WORK TO DO — Only the lines from the one with "obj.data.transform(world)" through the one with "rng = random.Random(4107)" are to be restated, word for word, with both of them included.

GIVEN INFORMATION —

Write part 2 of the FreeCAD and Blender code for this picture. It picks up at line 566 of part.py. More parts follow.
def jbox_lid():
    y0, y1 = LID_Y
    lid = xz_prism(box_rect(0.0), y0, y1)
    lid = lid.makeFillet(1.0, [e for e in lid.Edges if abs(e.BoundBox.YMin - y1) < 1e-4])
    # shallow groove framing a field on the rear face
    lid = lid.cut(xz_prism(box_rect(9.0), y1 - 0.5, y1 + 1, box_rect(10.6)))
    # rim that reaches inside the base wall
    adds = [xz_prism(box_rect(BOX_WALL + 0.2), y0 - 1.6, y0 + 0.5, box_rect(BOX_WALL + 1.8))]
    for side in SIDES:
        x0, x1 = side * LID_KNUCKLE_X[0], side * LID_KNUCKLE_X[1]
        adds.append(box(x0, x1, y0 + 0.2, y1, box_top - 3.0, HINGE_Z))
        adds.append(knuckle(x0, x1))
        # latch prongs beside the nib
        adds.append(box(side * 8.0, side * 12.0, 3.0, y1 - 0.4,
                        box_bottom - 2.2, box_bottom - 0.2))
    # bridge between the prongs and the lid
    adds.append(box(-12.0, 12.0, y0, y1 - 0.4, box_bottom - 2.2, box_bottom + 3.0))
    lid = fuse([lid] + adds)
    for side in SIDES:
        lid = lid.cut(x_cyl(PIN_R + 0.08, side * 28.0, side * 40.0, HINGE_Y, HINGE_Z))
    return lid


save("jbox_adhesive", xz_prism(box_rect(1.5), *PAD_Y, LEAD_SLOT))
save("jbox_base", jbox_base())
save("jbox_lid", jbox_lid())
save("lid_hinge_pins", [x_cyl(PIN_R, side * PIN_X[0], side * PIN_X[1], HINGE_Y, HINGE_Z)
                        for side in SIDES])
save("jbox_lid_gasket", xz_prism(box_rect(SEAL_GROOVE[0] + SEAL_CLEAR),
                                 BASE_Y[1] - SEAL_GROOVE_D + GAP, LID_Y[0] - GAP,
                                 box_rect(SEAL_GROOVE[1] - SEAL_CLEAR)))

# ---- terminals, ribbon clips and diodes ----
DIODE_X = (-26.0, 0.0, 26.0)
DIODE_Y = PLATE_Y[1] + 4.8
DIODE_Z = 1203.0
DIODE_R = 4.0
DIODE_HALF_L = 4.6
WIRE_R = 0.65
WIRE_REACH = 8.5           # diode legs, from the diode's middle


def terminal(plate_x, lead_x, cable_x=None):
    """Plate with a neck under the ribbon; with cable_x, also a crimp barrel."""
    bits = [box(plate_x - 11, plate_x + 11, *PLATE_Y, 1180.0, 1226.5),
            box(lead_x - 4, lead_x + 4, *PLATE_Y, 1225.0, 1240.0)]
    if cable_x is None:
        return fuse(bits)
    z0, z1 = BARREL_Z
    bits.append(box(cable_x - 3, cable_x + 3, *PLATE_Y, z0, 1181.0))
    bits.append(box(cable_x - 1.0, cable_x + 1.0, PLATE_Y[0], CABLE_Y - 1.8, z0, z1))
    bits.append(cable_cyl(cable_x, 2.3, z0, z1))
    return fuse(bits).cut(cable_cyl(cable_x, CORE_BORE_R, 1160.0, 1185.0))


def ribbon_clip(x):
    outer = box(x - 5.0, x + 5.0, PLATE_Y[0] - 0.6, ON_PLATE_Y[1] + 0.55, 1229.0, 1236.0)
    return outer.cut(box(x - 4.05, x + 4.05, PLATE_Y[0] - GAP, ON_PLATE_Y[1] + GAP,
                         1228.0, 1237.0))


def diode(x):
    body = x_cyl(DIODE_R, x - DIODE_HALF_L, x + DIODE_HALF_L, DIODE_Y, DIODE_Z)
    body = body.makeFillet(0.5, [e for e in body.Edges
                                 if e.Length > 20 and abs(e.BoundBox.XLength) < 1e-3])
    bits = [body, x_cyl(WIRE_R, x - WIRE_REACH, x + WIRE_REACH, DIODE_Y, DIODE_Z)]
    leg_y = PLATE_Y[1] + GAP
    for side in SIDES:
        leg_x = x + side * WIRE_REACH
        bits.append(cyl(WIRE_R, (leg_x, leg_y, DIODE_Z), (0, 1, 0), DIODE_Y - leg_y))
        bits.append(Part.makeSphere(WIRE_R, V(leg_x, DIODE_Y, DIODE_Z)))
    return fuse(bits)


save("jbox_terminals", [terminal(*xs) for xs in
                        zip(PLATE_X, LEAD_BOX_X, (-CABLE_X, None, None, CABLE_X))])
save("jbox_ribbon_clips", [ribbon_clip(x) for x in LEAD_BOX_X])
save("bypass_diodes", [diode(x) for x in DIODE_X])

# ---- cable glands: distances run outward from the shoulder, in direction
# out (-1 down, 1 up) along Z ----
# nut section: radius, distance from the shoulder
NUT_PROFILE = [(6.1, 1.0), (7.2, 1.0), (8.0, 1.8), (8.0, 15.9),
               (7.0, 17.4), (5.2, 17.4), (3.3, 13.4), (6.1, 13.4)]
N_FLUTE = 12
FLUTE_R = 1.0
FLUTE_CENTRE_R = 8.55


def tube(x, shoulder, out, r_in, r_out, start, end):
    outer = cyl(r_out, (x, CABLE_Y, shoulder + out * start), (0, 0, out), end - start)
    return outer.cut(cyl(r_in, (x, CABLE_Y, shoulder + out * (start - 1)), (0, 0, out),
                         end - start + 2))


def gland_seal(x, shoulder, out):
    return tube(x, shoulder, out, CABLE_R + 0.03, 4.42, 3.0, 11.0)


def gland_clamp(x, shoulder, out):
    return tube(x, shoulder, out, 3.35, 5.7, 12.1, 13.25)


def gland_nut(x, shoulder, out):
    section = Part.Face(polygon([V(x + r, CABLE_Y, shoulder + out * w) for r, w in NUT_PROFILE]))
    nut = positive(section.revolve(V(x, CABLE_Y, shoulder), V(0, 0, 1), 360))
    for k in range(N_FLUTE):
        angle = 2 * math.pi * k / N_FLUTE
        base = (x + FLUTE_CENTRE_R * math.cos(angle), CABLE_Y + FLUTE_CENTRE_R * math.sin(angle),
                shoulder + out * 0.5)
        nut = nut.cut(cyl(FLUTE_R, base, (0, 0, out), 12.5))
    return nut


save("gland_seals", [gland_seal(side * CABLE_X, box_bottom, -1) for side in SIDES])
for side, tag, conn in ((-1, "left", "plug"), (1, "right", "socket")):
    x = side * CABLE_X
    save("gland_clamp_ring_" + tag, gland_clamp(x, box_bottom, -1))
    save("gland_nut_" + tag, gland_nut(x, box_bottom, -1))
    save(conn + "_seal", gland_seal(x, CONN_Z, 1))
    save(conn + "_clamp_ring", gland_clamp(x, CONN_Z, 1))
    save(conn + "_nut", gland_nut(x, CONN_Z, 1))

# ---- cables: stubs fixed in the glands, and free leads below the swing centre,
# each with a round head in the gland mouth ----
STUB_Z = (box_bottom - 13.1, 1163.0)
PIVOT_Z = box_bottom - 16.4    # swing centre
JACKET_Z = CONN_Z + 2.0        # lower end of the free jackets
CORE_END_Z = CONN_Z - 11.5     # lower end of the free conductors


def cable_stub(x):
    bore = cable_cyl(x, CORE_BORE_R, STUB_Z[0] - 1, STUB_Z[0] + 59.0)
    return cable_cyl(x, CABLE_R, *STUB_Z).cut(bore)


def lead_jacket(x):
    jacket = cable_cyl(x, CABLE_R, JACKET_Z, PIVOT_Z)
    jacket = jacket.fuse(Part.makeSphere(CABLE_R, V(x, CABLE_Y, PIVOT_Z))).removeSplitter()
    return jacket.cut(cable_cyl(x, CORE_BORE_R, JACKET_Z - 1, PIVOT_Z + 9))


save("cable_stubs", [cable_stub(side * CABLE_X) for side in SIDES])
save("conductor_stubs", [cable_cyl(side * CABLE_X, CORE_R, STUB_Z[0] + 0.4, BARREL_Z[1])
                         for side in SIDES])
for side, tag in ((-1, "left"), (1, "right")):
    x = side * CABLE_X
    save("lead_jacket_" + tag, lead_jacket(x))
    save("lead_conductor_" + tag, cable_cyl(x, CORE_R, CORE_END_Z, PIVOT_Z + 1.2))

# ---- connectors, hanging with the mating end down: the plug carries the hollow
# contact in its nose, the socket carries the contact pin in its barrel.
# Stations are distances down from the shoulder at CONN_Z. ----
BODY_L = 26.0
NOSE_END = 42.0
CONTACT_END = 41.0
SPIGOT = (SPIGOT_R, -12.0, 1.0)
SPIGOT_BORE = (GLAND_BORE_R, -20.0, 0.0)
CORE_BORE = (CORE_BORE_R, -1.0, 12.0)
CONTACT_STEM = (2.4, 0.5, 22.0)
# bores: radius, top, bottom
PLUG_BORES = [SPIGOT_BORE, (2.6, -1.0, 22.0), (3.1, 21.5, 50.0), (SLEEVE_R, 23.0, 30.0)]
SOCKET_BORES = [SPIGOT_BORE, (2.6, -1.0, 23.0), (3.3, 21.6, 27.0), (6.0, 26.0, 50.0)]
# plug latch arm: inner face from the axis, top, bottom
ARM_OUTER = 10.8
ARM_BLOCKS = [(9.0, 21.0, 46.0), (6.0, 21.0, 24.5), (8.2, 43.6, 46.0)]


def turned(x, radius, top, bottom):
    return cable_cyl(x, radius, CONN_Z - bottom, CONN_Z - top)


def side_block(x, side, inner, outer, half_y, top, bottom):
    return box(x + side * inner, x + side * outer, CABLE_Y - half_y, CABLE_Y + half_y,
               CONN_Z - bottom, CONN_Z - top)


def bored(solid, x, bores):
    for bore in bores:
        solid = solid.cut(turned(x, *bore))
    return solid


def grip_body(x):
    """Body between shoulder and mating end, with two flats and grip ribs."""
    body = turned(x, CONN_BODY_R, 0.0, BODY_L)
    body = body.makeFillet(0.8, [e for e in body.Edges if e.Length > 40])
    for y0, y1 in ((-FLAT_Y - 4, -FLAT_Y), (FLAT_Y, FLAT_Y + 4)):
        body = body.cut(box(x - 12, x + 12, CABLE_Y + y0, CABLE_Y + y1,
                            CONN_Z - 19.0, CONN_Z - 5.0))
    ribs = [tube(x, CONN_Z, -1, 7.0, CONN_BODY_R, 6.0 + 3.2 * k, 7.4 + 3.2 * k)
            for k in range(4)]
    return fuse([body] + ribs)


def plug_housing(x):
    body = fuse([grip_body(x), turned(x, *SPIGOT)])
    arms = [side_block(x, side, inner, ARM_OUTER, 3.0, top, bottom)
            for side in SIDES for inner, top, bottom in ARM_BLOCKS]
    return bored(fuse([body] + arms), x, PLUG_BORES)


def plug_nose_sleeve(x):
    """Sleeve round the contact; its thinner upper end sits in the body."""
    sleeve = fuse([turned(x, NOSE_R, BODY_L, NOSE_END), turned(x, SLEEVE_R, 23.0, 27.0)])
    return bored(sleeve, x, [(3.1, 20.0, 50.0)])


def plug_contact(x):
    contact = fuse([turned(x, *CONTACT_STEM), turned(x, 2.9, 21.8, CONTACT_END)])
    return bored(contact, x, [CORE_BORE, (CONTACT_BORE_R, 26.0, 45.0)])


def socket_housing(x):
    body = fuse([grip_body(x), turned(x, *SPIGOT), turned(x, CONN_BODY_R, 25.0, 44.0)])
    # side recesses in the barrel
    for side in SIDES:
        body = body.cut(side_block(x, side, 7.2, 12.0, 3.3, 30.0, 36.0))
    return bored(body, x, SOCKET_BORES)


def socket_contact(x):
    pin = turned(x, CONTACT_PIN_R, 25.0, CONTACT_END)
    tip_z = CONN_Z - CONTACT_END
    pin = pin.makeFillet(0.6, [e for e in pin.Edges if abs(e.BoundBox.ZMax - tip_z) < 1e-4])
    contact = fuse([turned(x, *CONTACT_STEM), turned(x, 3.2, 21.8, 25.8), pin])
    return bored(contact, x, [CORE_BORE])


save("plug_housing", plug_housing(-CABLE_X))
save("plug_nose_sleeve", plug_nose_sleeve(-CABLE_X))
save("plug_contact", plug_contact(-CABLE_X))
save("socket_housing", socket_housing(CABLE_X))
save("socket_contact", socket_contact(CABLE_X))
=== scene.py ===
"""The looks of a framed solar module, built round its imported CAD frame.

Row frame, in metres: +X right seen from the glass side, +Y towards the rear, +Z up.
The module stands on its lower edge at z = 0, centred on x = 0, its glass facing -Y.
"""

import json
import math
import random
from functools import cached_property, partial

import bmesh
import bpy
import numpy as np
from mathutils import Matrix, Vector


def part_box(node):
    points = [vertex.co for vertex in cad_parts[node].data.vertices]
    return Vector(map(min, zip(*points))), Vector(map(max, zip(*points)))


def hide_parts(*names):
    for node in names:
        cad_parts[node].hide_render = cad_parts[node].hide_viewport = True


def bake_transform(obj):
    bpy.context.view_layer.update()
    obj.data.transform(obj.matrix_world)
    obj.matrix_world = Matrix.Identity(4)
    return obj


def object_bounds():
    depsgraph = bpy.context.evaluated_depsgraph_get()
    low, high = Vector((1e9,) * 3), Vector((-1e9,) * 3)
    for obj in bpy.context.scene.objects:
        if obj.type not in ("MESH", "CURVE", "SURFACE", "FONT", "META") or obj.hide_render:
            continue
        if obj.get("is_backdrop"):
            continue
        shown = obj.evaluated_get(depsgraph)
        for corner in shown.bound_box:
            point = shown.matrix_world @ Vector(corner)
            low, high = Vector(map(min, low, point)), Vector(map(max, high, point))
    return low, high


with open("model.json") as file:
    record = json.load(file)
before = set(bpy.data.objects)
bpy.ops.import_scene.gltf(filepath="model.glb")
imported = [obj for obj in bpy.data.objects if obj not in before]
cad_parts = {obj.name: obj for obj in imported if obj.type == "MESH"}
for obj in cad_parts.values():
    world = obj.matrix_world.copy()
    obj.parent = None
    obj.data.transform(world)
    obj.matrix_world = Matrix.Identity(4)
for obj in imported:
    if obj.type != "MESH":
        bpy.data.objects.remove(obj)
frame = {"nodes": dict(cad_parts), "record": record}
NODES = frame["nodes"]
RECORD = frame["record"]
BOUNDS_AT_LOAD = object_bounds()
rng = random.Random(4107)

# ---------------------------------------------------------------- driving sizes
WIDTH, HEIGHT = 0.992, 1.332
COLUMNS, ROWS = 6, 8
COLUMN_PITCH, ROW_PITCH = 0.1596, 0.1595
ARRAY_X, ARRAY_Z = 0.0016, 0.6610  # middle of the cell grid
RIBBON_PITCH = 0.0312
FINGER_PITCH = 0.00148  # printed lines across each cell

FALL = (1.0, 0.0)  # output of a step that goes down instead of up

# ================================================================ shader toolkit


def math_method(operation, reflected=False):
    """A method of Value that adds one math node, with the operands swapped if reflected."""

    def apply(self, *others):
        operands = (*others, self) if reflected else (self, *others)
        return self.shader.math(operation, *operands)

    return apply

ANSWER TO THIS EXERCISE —
    obj.data.transform(world)
    obj.matrix_world = Matrix.Identity(4)
for obj in imported:
    if obj.type != "MESH":
        bpy.data.objects.remove(obj)
frame = {"nodes": dict(cad_parts), "record": record}
NODES = frame["nodes"]
RECORD = frame["record"]
BOUNDS_AT_LOAD = object_bounds()
rng = random.Random(4107)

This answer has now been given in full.